Un político colombiano típico inicia su periplo como un vulgar manzanillo municipal, pasa luego por una alcaldía o una gobernación, le siguen un par de períodos en el congreso y, si tiene suerte, alcanza una cartera ministerial. La mayoría terminan allí o en alguno de los escalones intermedios, con más pena que gloria. Unos pocos llegan a la presidencia, maduran y, si abandonar por completo las viejas mañas, terminan convertidos en “hombres de estado”, que se han ganado un lugar en la historia del País. César Gaviria Trujillo, parece, ha decidido hacer el camino inverso, después de haber hecho un gobierno de tanta significación y alcance transformador.

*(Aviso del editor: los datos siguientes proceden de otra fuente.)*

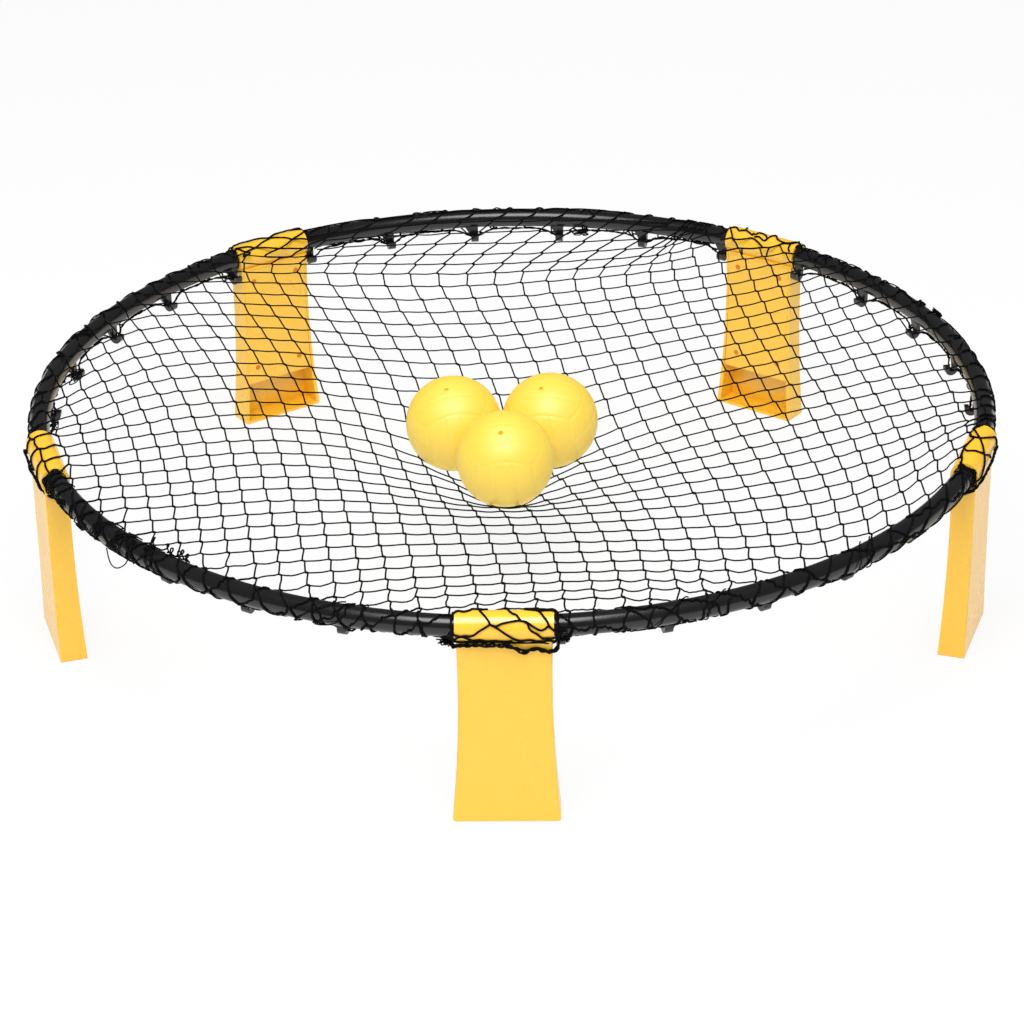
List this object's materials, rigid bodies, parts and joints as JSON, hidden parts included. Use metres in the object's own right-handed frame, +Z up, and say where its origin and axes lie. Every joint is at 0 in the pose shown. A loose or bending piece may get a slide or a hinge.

Hace algunos meses, ante empresarios que lo visitaron para conocer su parecer sobre el desastre de la alcaldía de Quintero Calle en Medellín, manifestó, con una mezcla de cinismo y fanfarronería, que ese muchacho era suyo. Después se le ha visto con “su muchacho” en eventos deportivos, ataviados con camisetas de la selección Colombia. En los medios se ha hablado también de otros encuentros, digamos, más íntimos, menos públicos, quiero decir.
El apoyo de Gaviria a “su muchacho” ha sido decisivo para sabotear, con éxito hasta ahora, el avance del proceso de revocatoria. Otro de sus amigos – o será mejor decir “otro de sus muchachos” – un tal César Augusto Abreo lo tiene empantanado con vulgares subterfugios en ese escampadero de lagartos de quinta llamado Consejo Nacional Electoral.
La verdad es que el retorno de Gaviria al estercolero del manzanillismo empezó estando todavía en la presidencia, cuando mandó a la entonces Canciller Nohemí Sanín de Rubio a recorrer todos los pequeños estados insulares del Caribe para conseguirle, a punta de sonrisas y pequeñas dádivas, los votos necesarios para hacerse elegir como Secretario General de la OEA, donde estuvo diez años. Aparte de una intensa vida social en los restaurantes y bares de Washington, su única actuación memorable mientras estuvo en el alto cargo fue su complicidad con el fraude electoral en la Venezuela de Hugo Chávez.
Vuelto a Colombia se hace elegir director del Partido Liberal y corre al Palacio de Nariño para hablar con “Alvarito” y ofrecerle el apoyo del liberalismo, el mismo que lo había dejado solo en las elecciones de 2002 en las que obstinadamente sostuvo la candidatura de Horacio Serpa. El problema es que ya habían pasado casi quince años desde que “Alvarito” era el disciplinado senador que tramitaba en el congreso los proyectos de ley más complejos de su gobierno. “Alvarito” había crecido y se había hecho elegir presidente por su propio movimiento político, en ese momento el más fuerte electoralmente. El partido liberal no existe, César – le dijo “Alvarito”.
Y así nació uno de los más enconados odios de la política colombiana, odio por el que Gaviria ha casi liquidado al partido liberal, despojándolo de toda vocación de poder, y por el cual parece dispuesto a poner en riesgo la democracia y la libertad en Colombia dando su apoyo a Gustavo Petro.
Me parece increíble que, dados los antecedentes de Petro y las propuestas políticas contenidas en su autobiografía, César Gaviria Trujillo no entienda que un gobierno de aquel sería desastroso para el País. Como todavía pienso que Gaviria es un demócrata, creo que el odio contra Uribe y la más ruin codicia personal lo tienen enceguecido al punto de creer que puede controlar a Petro y al mismo tiempo satisfacer su ambición política y económica.
Afortunadamente, hoy, el “glorioso partido liberal”, es un partidito que difícilmente llega al 10% de los votos en una elección presidencial; votos estos que, por lo demás, se reparten entre dos o tres decenas de pequeños caciques que más bien poco obedecen al flamante director del liberalismo. Muy probablemente, el apoyo de Gaviria a Petro no le bastará a éste para alcanzar la presidencia, pero si será suficiente para acabar con el poco prestigio que le queda a aquel y para enviarlo de pleno derecho a la galería de la infamia política colombiana.